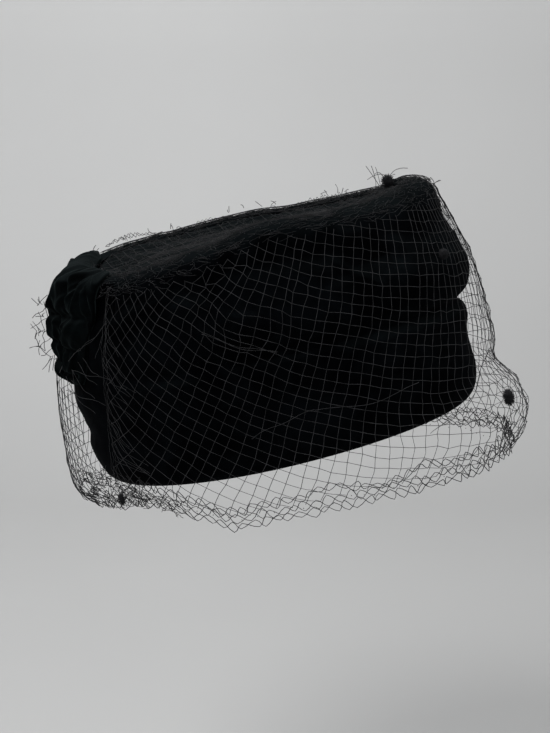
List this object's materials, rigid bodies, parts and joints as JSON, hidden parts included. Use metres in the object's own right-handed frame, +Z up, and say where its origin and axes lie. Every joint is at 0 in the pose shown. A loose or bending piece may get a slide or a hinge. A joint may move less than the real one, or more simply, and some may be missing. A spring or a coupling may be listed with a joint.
{
  "type": "pillbox hat with net veil",
  "caption": "Draped velvet pillbox hat worn tilted back, with a gathered knot behind and a square-mesh net veil with chenille dots hanging below the rim.",
  "frame": {"origin": "centre of the head opening at the rim, where the hat sits on a head", "axes": "+X towards the wearer's face, +Y to the wearer's left, +Z up; the crown's axis leans 13.5 degrees back from +Z, as worn"},
  "size_m": [0.2715, 0.213, 0.1843],
  "materials": {
    "band_velvet": "black pile velvet",
    "tip_velvet": "black pile velvet",
    "knot_velvet": "black pile velvet",
    "net": "matt silk net",
    "tie_chenille": "chenille",
    "chenille": "chenille"
  },
  "bodies": {
    "root": {"lower_roll": "band_velvet", "upper_drape": "band_velvet", "crown_tip": "tip_velvet", "back_knot": "knot_velvet", "veil": "net", "veil_tie": "tie_chenille", "dot_front": "chenille", "dot_brow": "chenille", "dot_crown": "chenille"}
  },
  "joints": []
}
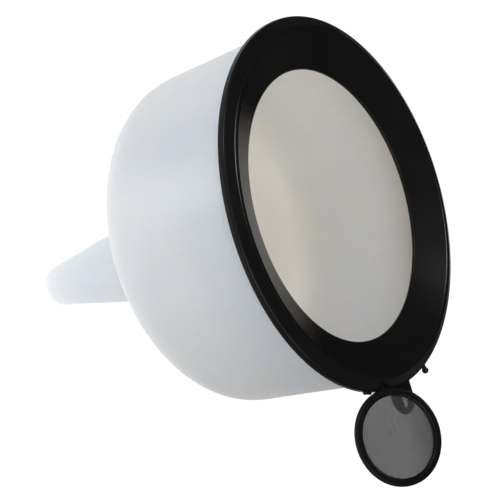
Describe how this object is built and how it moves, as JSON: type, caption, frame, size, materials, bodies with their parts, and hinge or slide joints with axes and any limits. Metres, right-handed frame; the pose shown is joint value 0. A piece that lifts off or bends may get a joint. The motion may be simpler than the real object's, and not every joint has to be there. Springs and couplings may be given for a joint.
{
  "type": "funnel",
  "caption": "Wide-mouth translucent workshop funnel with a tapered spout, a black push-on edge guard and a round gauze filter hooked to its hanging tab.",
  "frame": {"origin": "on the funnel's axis at the open end of the spout, where the spout enters the filler neck that holds it", "axes": "+Z along the funnel's axis, out of the wide mouth; +X towards the hanging tab"},
  "size_m": [0.2916, 0.235, 0.2464],
  "materials": {
    "milky_plastic": "translucent natural polyethylene, satin",
    "black_guard": "black moulded plastic, soft gloss",
    "black_frame": "black moulded plastic, soft gloss",
    "black_retainer": "black moulded plastic, satin",
    "gauze_wire": "fine woven wire gauze, see-through"
  },
  "bodies": {
    "bowl": {"bowl_and_spout": "milky_plastic"},
    "guard": {"edge_guard": "black_guard"},
    "filter": {"filter_frame": "black_frame", "filter_gauze": "gauze_wire", "filter_retainer": "black_retainer"}
  },
  "joints": [
    {"name": "guard_lift", "type": "slide", "parent": "bowl", "child": "guard", "axis": [0, 0, 1], "range_m": [0, 0.03]},
    {"name": "filter_swing", "type": "hinge", "parent": "guard", "child": "filter", "pos_m": [0.1224, 0, 0.2294], "axis": [0, 0, 1], "range_deg": [0, 95]}
  ]
}
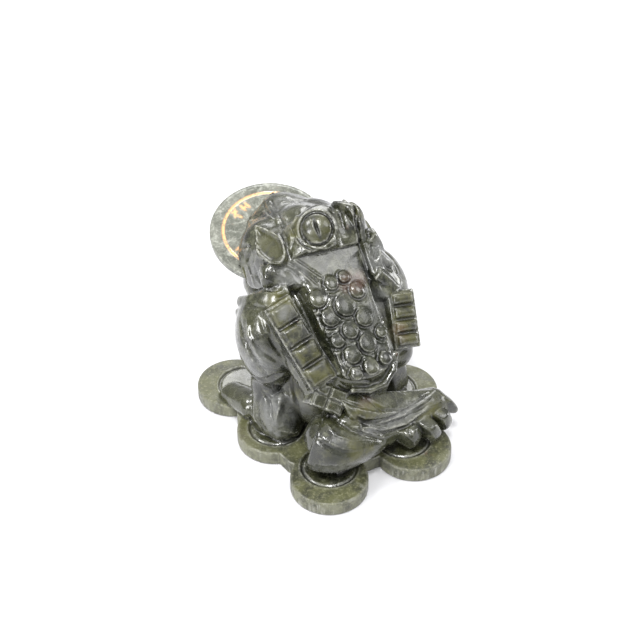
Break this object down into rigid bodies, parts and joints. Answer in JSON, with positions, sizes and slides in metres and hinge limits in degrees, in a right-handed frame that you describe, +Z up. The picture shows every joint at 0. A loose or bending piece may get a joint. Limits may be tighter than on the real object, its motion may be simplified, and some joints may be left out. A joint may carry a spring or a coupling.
{
  "type": "money toad figure",
  "caption": "Carved stone three-legged toad on a lobed bed of coins, looking up, with strings of coins over its shoulders and a loose stone coin in its mouth.",
  "frame": {"origin": "under the middle of the bed of coins, on the flat face that it stands on", "axes": "+Z up; the toad looks along -Y, its left side is +X, and -Z points down out of the face it stands on"},
  "size_m": [0.0782, 0.1105, 0.0848],
  "materials": {
    "dark_stone": "polished",
    "pale_stone": "polished"
  },
  "bodies": {
    "root": {"toad_on_coins": "dark_stone", "mouth_coin": "pale_stone"}
  },
  "joints": []
}
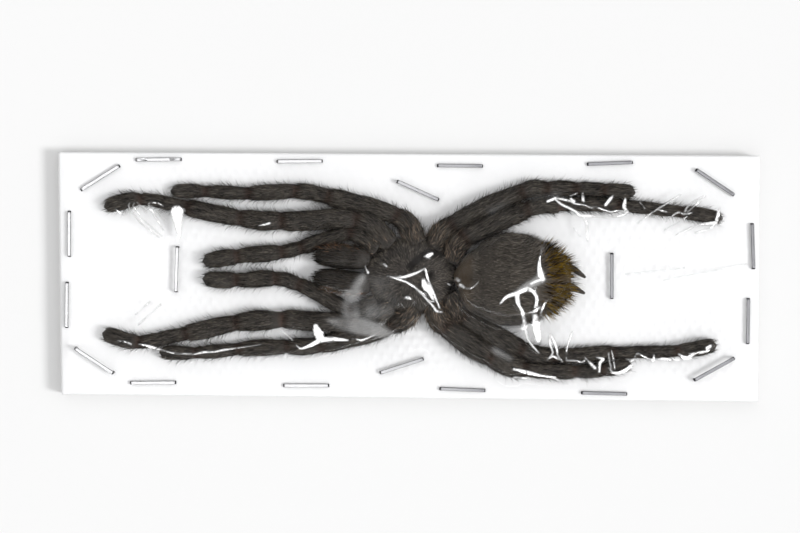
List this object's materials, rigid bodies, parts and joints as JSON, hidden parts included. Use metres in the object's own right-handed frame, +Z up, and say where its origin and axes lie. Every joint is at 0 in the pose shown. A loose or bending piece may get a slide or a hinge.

=-=-=

GOAL:
Repeat each of the entries above precisely as given.

THE COMPLETED TASK:
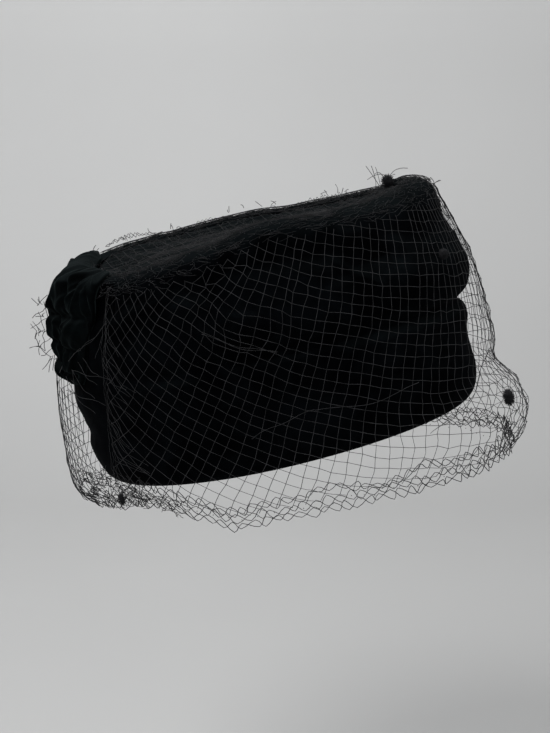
List this object's materials, rigid bodies, parts and joints as JSON, hidden parts included. Use metres in the object's own right-handed frame, +Z up, and say where its origin and axes lie. Every joint is at 0 in the pose shown. A loose or bending piece may get a slide or a hinge. A joint may move less than the real one, or more simply, and some may be missing. A spring or a coupling may be listed with a joint.
{
  "type": "pillbox hat with net veil",
  "caption": "Draped velvet pillbox hat worn tilted back, with a gathered knot behind and a square-mesh net veil with chenille dots hanging below the rim.",
  "frame": {"origin": "centre of the head opening at the rim, where the hat sits on a head", "axes": "+X towards the wearer's face, +Y to the wearer's left, +Z up; the crown's axis leans 13.5 degrees back from +Z, as worn"},
  "size_m": [0.2715, 0.213, 0.1843],
  "materials": {
    "band_velvet": "black pile velvet",
    "tip_velvet": "black pile velvet",
    "knot_velvet": "black pile velvet",
    "net": "matt silk net",
    "tie_chenille": "chenille",
    "chenille": "chenille"
  },
  "bodies": {
    "root": {"lower_roll": "band_velvet", "upper_drape": "band_velvet", "crown_tip": "tip_velvet", "back_knot": "knot_velvet", "veil": "net", "veil_tie": "tie_chenille", "dot_front": "chenille", "dot_brow": "chenille", "dot_crown": "chenille"}
  },
  "joints": []
}
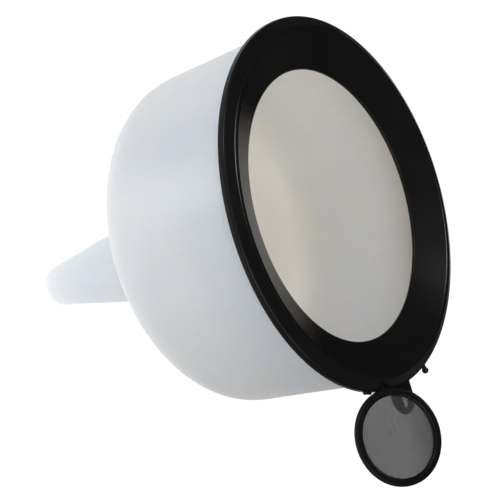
Describe how this object is built and how it moves, as JSON: type, caption, frame, size, materials, bodies with their parts, and hinge or slide joints with axes and any limits. Metres, right-handed frame; the pose shown is joint value 0. A piece that lifts off or bends may get a joint. The motion may be simpler than the real object's, and not every joint has to be there. Springs and couplings may be given for a joint.
{
  "type": "funnel",
  "caption": "Wide-mouth translucent workshop funnel with a tapered spout, a black push-on edge guard and a round gauze filter hooked to its hanging tab.",
  "frame": {"origin": "on the funnel's axis at the open end of the spout, where the spout enters the filler neck that holds it", "axes": "+Z along the funnel's axis, out of the wide mouth; +X towards the hanging tab"},
  "size_m": [0.2916, 0.235, 0.2464],
  "materials": {
    "milky_plastic": "translucent natural polyethylene, satin",
    "black_guard": "black moulded plastic, soft gloss",
    "black_frame": "black moulded plastic, soft gloss",
    "black_retainer": "black moulded plastic, satin",
    "gauze_wire": "fine woven wire gauze, see-through"
  },
  "bodies": {
    "bowl": {"bowl_and_spout": "milky_plastic"},
    "guard": {"edge_guard": "black_guard"},
    "filter": {"filter_frame": "black_frame", "filter_gauze": "gauze_wire", "filter_retainer": "black_retainer"}
  },
  "joints": [
    {"name": "guard_lift", "type": "slide", "parent": "bowl", "child": "guard", "axis": [0, 0, 1], "range_m": [0, 0.03]},
    {"name": "filter_swing", "type": "hinge", "parent": "guard", "child": "filter", "pos_m": [0.1224, 0, 0.2294], "axis": [0, 0, 1], "range_deg": [0, 95]}
  ]
}
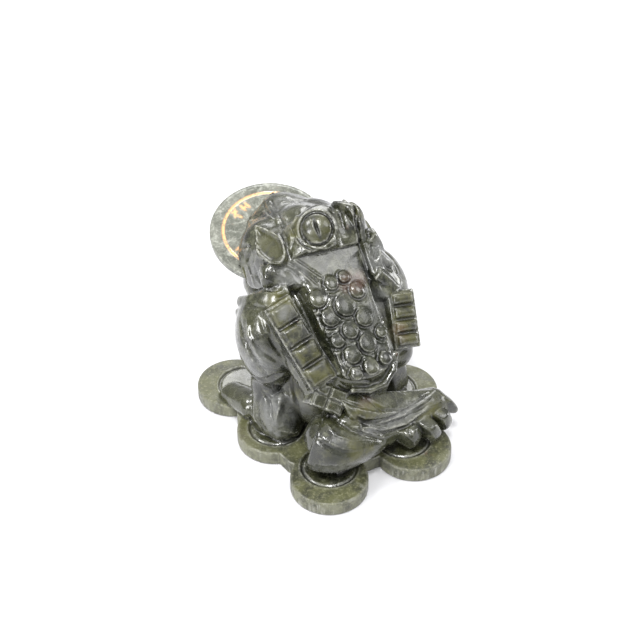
Break this object down into rigid bodies, parts and joints. Answer in JSON, with positions, sizes and slides in metres and hinge limits in degrees, in a right-handed frame that you describe, +Z up. The picture shows every joint at 0. A loose or bending piece may get a joint. Limits may be tighter than on the real object, its motion may be simplified, and some joints may be left out. A joint may carry a spring or a coupling.
{
  "type": "money toad figure",
  "caption": "Carved stone three-legged toad on a lobed bed of coins, looking up, with strings of coins over its shoulders and a loose stone coin in its mouth.",
  "frame": {"origin": "under the middle of the bed of coins, on the flat face that it stands on", "axes": "+Z up; the toad looks along -Y, its left side is +X, and -Z points down out of the face it stands on"},
  "size_m": [0.0782, 0.1105, 0.0848],
  "materials": {
    "dark_stone": "polished",
    "pale_stone": "polished"
  },
  "bodies": {
    "root": {"toad_on_coins": "dark_stone", "mouth_coin": "pale_stone"}
  },
  "joints": []
}
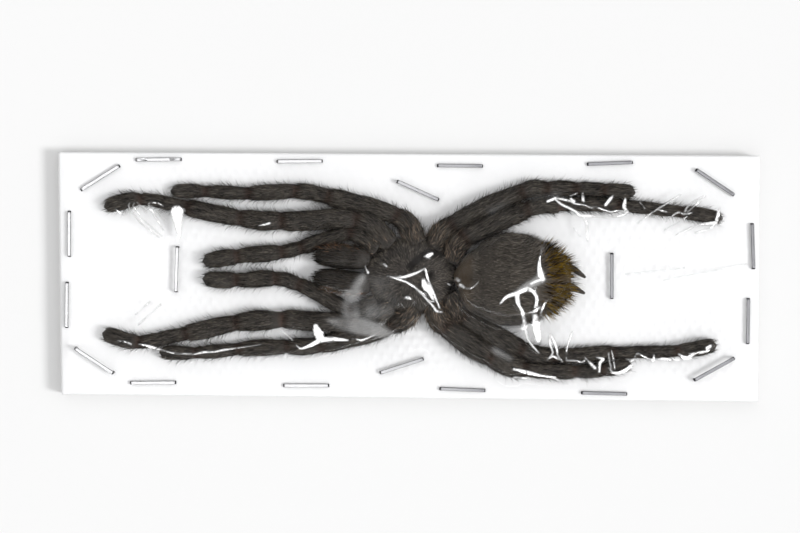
List this object's materials, rigid bodies, parts and joints as JSON, hidden parts included. Use metres in the object's own right-handed frame, +Z up, and say where its origin and axes lie. Every joint is at 0 in the pose shown. A loose or bending piece may get a slide or a hinge.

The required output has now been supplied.